Who Minded the Store?
The company's own investigation, as detailed in an April notification to the SEC, has turned up accounting problems in other areas, too, involving derivatives, leases, equipment sales, and the consolidation of a bankrupt subsidiary. Even if these turn out to be mostly peccadilloes, they raise a question: Who was minding the store in the finance department?

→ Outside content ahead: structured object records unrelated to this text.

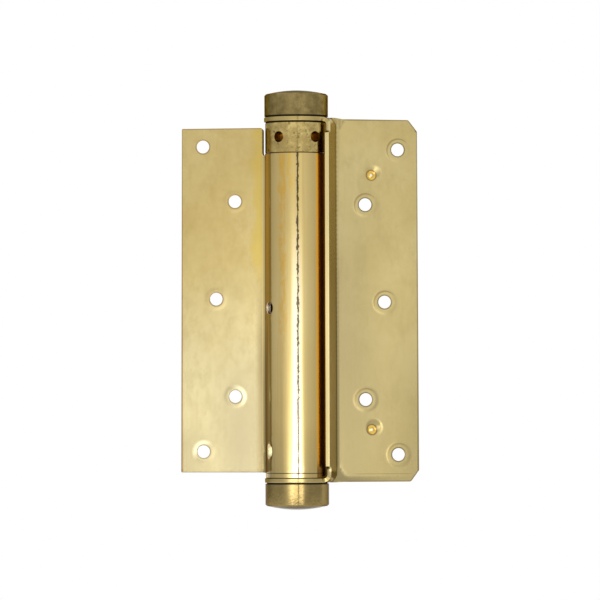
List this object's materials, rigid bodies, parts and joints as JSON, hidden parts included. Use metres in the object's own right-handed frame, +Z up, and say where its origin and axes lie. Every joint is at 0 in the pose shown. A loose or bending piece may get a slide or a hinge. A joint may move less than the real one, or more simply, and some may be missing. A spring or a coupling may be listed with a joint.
{
  "type": "spring hinge",
  "caption": "Sprung butt hinge: two pressed leaves on a barrel with domed caps and a collar with holes for winding its torsion spring",
  "frame": {"origin": "On the pin axis, halfway between the two ears", "axes": "+Z runs up the pin. The barrel leaf lies along -X with its wood side facing -Y; the frame leaf lies along +X, turned back by 17.5 degrees about Z"},
  "size_m": [0.0958, 0.0266, 0.1724],
  "materials": {
    "leaf_brass": "satin brass plate on pressed steel",
    "antique_brass": "dull antique brass plate on turned steel",
    "spring_steel": "bright drawn steel",
    "dark_steel": "oiled dark steel",
    "nylon": "natural nylon"
  },
  "bodies": {
    "barrel": {"barrel_leaf": "leaf_brass", "spring_anchor_plug": "antique_brass", "lower_bush": "nylon", "spring_arbor": "spring_steel", "torsion_spring": "spring_steel"},
    "frame": {"frame_leaf": "leaf_brass", "top_pivot_pin": "spring_steel", "bottom_pivot_pin": "spring_steel", "top_cap": "antique_brass", "bottom_cap": "antique_brass", "top_cap_shim": "dark_steel", "bottom_cap_shim": "dark_steel", "top_thrust_washer": "dark_steel", "bottom_thrust_washer": "dark_steel"},
    "collar": {"tension_collar": "antique_brass", "upper_bush": "nylon"}
  },
  "joints": [
    {"name": "leaf_swing", "type": "hinge", "parent": "barrel", "child": "frame", "pos_m": [0, 0, 0], "axis": [0, 0, 1], "range_deg": [-17.5, 162.5]},
    {"name": "collar_turn", "type": "hinge", "parent": "barrel", "child": "collar", "pos_m": [0, 0, 0], "axis": [0, 0, 1], "range_deg": [0, 360], "stiffness_Nm_per_rad": 1.2, "deforming": ["torsion_spring"]}
  ]
}
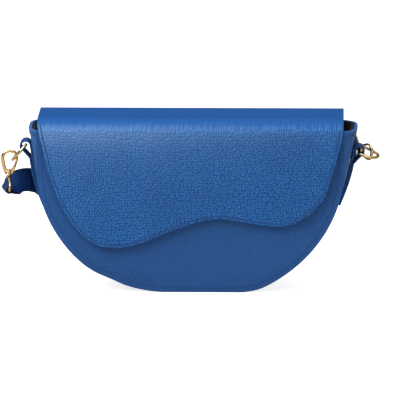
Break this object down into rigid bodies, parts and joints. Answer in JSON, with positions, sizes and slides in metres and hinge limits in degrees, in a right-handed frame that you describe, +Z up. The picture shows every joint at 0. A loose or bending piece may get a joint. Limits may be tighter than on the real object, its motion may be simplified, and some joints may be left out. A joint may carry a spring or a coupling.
{
  "type": "shoulder bag",
  "caption": "Half-moon shoulder bag in blue leather with a wavy full flap, side D-rings, snap hooks and an adjustable buckled strap lying behind it",
  "frame": {"origin": "centre of the bag's flat base, on the surface it stands on", "axes": "+X to the bag's left seen from behind (right in the front view), +Y to the back, +Z up"},
  "size_m": [0.3234, 0.1927, 0.149],
  "materials": {
    "front_leather": "satin, edges painted",
    "back_leather": "satin, edges painted",
    "gusset_leather": "satin, nearly smooth",
    "board": "matt board",
    "gusset_cloth": "plain weave",
    "front_cloth": "plain weave",
    "back_cloth": "plain weave",
    "pocket_cloth": "plain weave",
    "flap_grain": "pebbled, satin gloss",
    "flap_cloth": "plain weave",
    "socket_metal": "plain",
    "socket_washer_metal": "plain",
    "stud_metal": "plain",
    "stud_washer_metal": "plain",
    "tab_left_leather": "satin",
    "tab_right_leather": "satin",
    "ring_left_metal": "polished",
    "hook_metal_left": "polished",
    "gate_metal_left": "polished",
    "pin_metal_left": "polished",
    "eye_metal_left": "polished",
    "ring_right_metal": "polished",
    "hook_metal_right": "polished",
    "gate_metal_right": "polished",
    "pin_metal_right": "polished",
    "eye_metal_right": "polished",
    "strap_leather": "satin, edges painted",
    "strap_leather_short": "satin, edges painted",
    "buckle_metal": "polished",
    "prong_metal": "polished",
    "keeper_fixed_leather": "satin",
    "keeper_sliding_leather": "satin"
  },
  "bodies": {
    "bag": {"front_panel": "front_leather", "back_panel": "back_leather", "gusset": "gusset_leather", "gusset_stiffener": "board", "gusset_lining": "gusset_cloth", "front_lining": "front_cloth", "back_lining": "back_cloth", "slip_pocket": "pocket_cloth", "snap_socket": "socket_metal", "snap_socket_washer": "socket_washer_metal", "tab_left": "tab_left_leather", "tab_right": "tab_right_leather", "strap_long": "strap_leather", "strap_short": "strap_leather_short", "keeper_fixed": "keeper_fixed_leather"},
    "flap": {"flap_leather": "flap_grain", "flap_lining": "flap_cloth", "snap_stud": "stud_metal", "snap_stud_washer": "stud_washer_metal"},
    "ring_left": {"ring_left": "ring_left_metal"},
    "ring_right": {"ring_right": "ring_right_metal"},
    "eye_left": {"eye_left": "eye_metal_left"},
    "eye_right": {"eye_right": "eye_metal_right"},
    "hook_left": {"hook_left": "hook_metal_left", "gate_pin_left": "pin_metal_left"},
    "hook_right": {"hook_right": "hook_metal_right", "gate_pin_right": "pin_metal_right"},
    "gate_left": {"gate_left": "gate_metal_left"},
    "gate_right": {"gate_right": "gate_metal_right"},
    "buckle_frame": {"buckle_frame": "buckle_metal"},
    "buckle_prong": {"buckle_prong": "prong_metal"},
    "keeper_sliding": {"keeper_sliding": "keeper_sliding_leather"}
  },
  "joints": [
    {"name": "flap_hinge", "type": "hinge", "parent": "bag", "child": "flap", "pos_m": [0, 0.0353, 0.1433], "axis": [-1, 0, 0], "range_deg": [0, 175]},
    {"name": "ring_left_pivot", "type": "hinge", "parent": "bag", "child": "ring_left", "pos_m": [-0.14141, -0.00004, 0.12104], "axis": [-0.061, 0.9846, -0.164], "range_deg": [-1, 5]},
    {"name": "ring_right_pivot", "type": "hinge", "parent": "bag", "child": "ring_right", "pos_m": [0.14317, 0.00001, 0.11742], "axis": [0, -0.9878, -0.156], "range_deg": [-3, 2]},
    {"name": "eye_left_swing", "type": "hinge", "parent": "bag", "child": "eye_left", "pos_m": [-0.1573, -0.0024, 0.0837], "axis": [-0.2152, 0.9764, 0.0188], "range_deg": [0, 4]},
    {"name": "eye_right_swing", "type": "hinge", "parent": "bag", "child": "eye_right", "pos_m": [0.1378, 0.034, 0.1146], "axis": [0, 0, 1], "range_deg": [-2, 0]},
    {"name": "hook_left_swivel", "type": "hinge", "parent": "eye_left", "child": "hook_left", "pos_m": [-0.15613, -0.0024, 0.09715], "axis": [0.087, 0, 0.9962], "range_deg": [-15, 15]},
    {"name": "hook_right_swivel", "type": "hinge", "parent": "eye_right", "child": "hook_right", "pos_m": [0.14455, 0.02231, 0.1146], "axis": [0.5, -0.866, 0], "range_deg": [-5, 5]},
    {"name": "gate_left_hinge", "type": "hinge", "parent": "hook_left", "child": "gate_left", "pos_m": [-0.15156, -0.0024, 0.10147], "axis": [0, -1, 0], "range_deg": [0, 5], "stiffness_Nm_per_rad": 0.0004},
    {"name": "gate_right_hinge", "type": "hinge", "parent": "hook_right", "child": "gate_right", "pos_m": [0.1469, 0.01824, 0.11877], "axis": [0.866, 0.5, 0], "range_deg": [0, 4], "stiffness_Nm_per_rad": 0.0004},
    {"name": "buckle_frame_tilt", "type": "hinge", "parent": "bag", "child": "buckle_frame", "pos_m": [0.006, 0.146, 0.0142], "axis": [0, 0, -1], "range_deg": [0, 4]},
    {"name": "prong_lift", "type": "hinge", "parent": "buckle_frame", "child": "buckle_prong", "pos_m": [0.006, 0.146, 0.0142], "axis": [0, 0, -1], "range_deg": [0, 6]},
    {"name": "keeper_slide", "type": "slide", "parent": "bag", "child": "keeper_sliding", "axis": [1, 0, 0], "range_m": [-0.004, 0.014]}
  ]
}
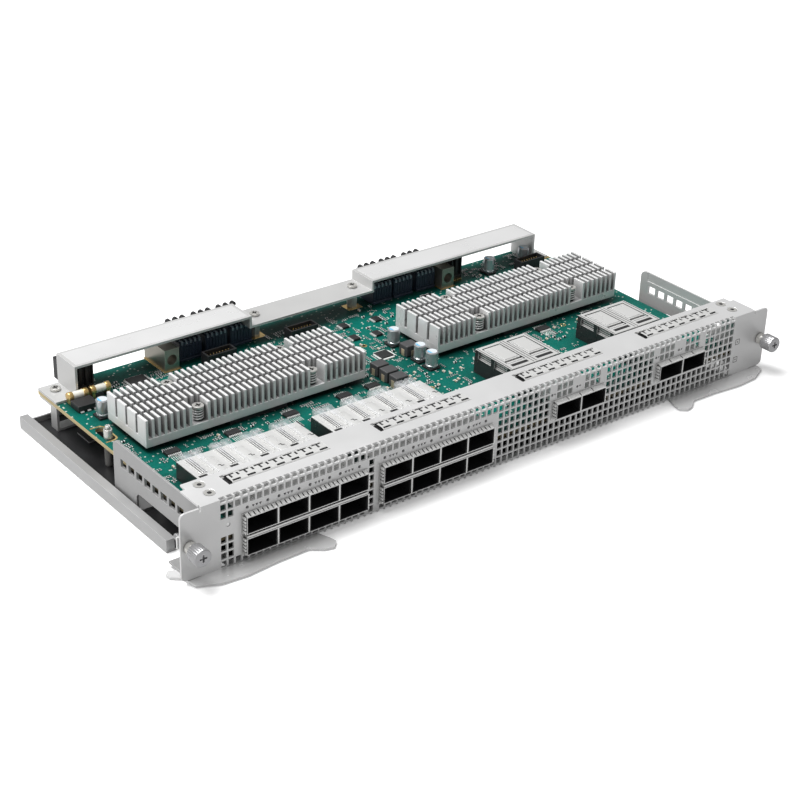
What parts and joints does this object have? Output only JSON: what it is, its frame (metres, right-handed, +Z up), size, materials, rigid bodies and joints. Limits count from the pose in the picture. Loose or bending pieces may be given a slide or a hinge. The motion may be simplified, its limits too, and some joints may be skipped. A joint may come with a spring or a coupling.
{
  "type": "switch line card",
  "caption": "Slide-in switch line card with rows of module ports, finned heat sinks, rear connectors and two ejector levers.",
  "frame": {"origin": "middle of the footprint, on the plane of the tray's underside", "axes": "+X to the right along the faceplate, +Y from the faceplate to the rear connectors, +Z up"},
  "size_m": [0.4448, 0.2272, 0.0442],
  "materials": {
    "bare_steel": "satin",
    "faceplate_metal": "brushed",
    "green_board": "solder mask",
    "sink_metal": "satin",
    "bright_screw": "plated",
    "spring_metal": "plated",
    "cage_metal": "plated",
    "black_plastic": "moulded",
    "navy_plastic": "moulded",
    "clear_plastic": "clear",
    "guide_metal": "cast",
    "can_metal": "drawn",
    "fuse_body": "glazed",
    "chip_black": "moulded",
    "lamp_body": "moulded"
  },
  "bodies": {
    "chassis": {"faceplate": "faceplate_metal", "base_tray": "bare_steel", "side_bracket_left": "bare_steel", "side_bracket_right": "bare_steel", "main_board": "green_board", "rear_stiffener": "bare_steel", "stiffener_posts": "bright_screw", "board_standoffs": "bright_screw", "rear_legs": "bare_steel", "stiffener_screws": "bright_screw", "flange_screws": "bright_screw", "guide_post": "bright_screw", "processors": "chip_black", "heat_sink_left": "sink_metal", "heat_sink_right": "sink_metal", "heat_sink_screws": "bright_screw", "cage_a_upper": "cage_metal", "cage_a_lower": "cage_metal", "cage_b_upper": "cage_metal", "cage_b_lower": "cage_metal", "cage_c": "cage_metal", "cage_d": "cage_metal", "collar_a": "spring_metal", "collar_b": "spring_metal", "collar_c": "spring_metal", "collar_d": "spring_metal", "light_pipes_a": "clear_plastic", "light_pipes_b": "clear_plastic", "riding_heat_sinks_c": "sink_metal", "riding_heat_sinks_d": "sink_metal", "heat_sink_clip_c": "cage_metal", "heat_sink_clip_d": "cage_metal", "module_sockets": "black_plastic", "lamps": "lamp_body", "contact_strip_1": "spring_metal", "contact_strip_2": "spring_metal", "contact_strip_3": "spring_metal", "contact_strip_4": "spring_metal", "ejector_rivets": "bright_screw", "captive_ferrules": "bright_screw", "backplane_sockets_left": "navy_plastic", "backplane_sockets_right": "navy_plastic", "guide_block_left": "guide_metal", "guide_block_right": "guide_metal", "power_socket_left": "black_plastic", "power_socket_right": "black_plastic", "capacitors": "can_metal", "inductors": "chip_black", "fuses": "fuse_body", "relay": "chip_black", "pin_headers": "black_plastic"},
    "ejector_arm_left": {"ejector_left": "bare_steel"},
    "ejector_arm_right": {"ejector_right": "bare_steel"},
    "screw_slide_left": {"captive_clip_left": "spring_metal"},
    "screw_slide_right": {"captive_clip_right": "spring_metal"},
    "screw_knob_left": {"captive_knob_left": "bright_screw"},
    "screw_knob_right": {"captive_knob_right": "bright_screw"}
  },
  "joints": [
    {"name": "ejector_left_turn", "type": "hinge", "parent": "chassis", "child": "ejector_arm_left", "pos_m": [-0.2074, -0.08785, 0.001], "axis": [0, 0, -1], "range_deg": [0, 75]},
    {"name": "ejector_right_turn", "type": "hinge", "parent": "chassis", "child": "ejector_arm_right", "pos_m": [0.2074, -0.08785, 0.001], "axis": [0, 0, 1], "range_deg": [0, 75]},
    {"name": "screw_left_slide", "type": "slide", "parent": "chassis", "child": "screw_slide_left", "axis": [0, -1, 0], "range_m": [0, 0.0045]},
    {"name": "screw_right_slide", "type": "slide", "parent": "chassis", "child": "screw_slide_right", "axis": [0, -1, 0], "range_m": [0, 0.0045]},
    {"name": "screw_left_spin", "type": "hinge", "parent": "screw_slide_left", "child": "screw_knob_left", "pos_m": [-0.2148, -0.10585, 0.0221], "axis": [0, 1, 0], "continuous": true},
    {"name": "screw_right_spin", "type": "hinge", "parent": "screw_slide_right", "child": "screw_knob_right", "pos_m": [0.2148, -0.10585, 0.0221], "axis": [0, 1, 0], "continuous": true}
  ]
}
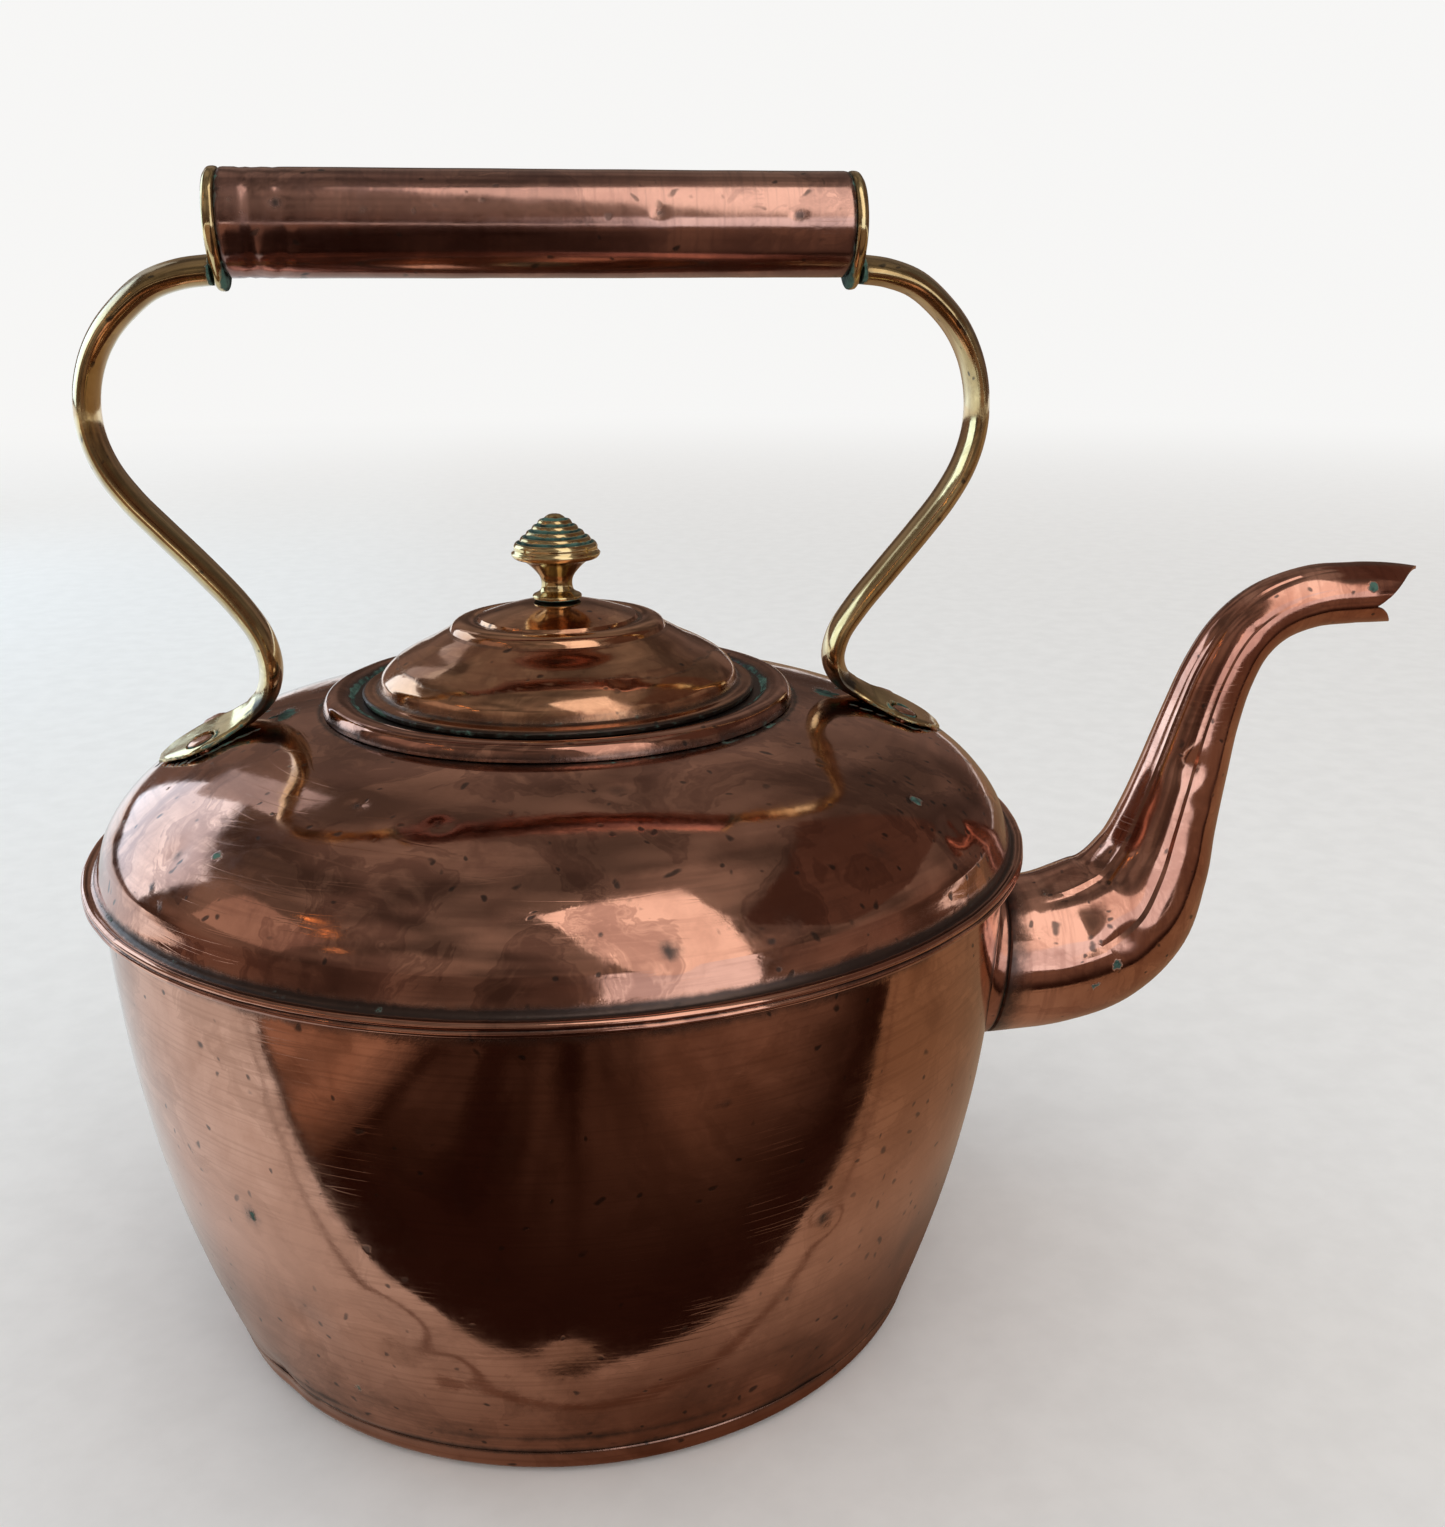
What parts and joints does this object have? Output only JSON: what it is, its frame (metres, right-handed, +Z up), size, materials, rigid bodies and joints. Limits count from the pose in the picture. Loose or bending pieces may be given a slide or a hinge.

As it turns out, a lot of people. From 2000 to 2004, Krispy Kreme employed three different CFOs. John Tate joined just after the company went public, in October 2000, after 18 months at kitchenware retailer Williams-Sonoma Inc. Tate was promoted to chief operating officer in 2002, and Randy Casstevens, the company's longtime controller, took the top finance spot. Casstevens, who had spent most of his career at Krispy Kreme, had never been CFO of a public company before. After adding the chief governance officer role to his duties, Casstevens left in December 2003 in a move he then called "purely voluntary," just five months before the company announced its first earnings miss. (Now working as a career counselor at Wake Forest University in Winston-Salem, Casstevens declined to be interviewed for this story.)

To replace Casstevens, Krispy Kreme brought in current finance chief Michael Phalen, who had worked with Krispy Kreme as an investment banker for CIBC World Markets and Deutsche Banc Alex. Brown, but had never held a CFO post before. The company declined to make Phalen available for an interview. John Tate, meanwhile, departed in August 2004, and is now the operations head at Restoration Hardware, working once again with his former boss from Williams-Sonoma. Tate did not return phone calls for comment.

Company watchers come to different conclusions about the meaning of the CFO churn. Ric Marshall, chief analyst at governance watchdog The Corporate Library, says the turnover may mean the CFOs were trying to raise red flags about the company's financial state. "To me, this says the real numbers the CFOs were coming up with were numbers that the rest of management didn't want to hear. They were looking for a CFO who was going to tell them good news." Adds Goodwin Procter's Metzger, "It may be that a particular CFO is the one who brought these issues to the company's attention. You just don't know." But the fact that Tate and Casstevens were both promoted before leaving indicates that they were on good terms with the board and their fellow managers. All three CFOs answered to Livengood, whose 27 years at the company gave him far greater tenure than any of the finance chiefs.

Stephen Mader, vice chairman of executive recruiter Christian & Timbers, says the CFOs simply may not have been up to the task of guiding a high-growth franchise through the public markets. "This happens a lot with companies that enter the public arena that had done well under earlier conditions, but don't have the experience in the public markets," he says. "You could simply have nothing more here than a lot of marginal competence for running a company of that magnitude."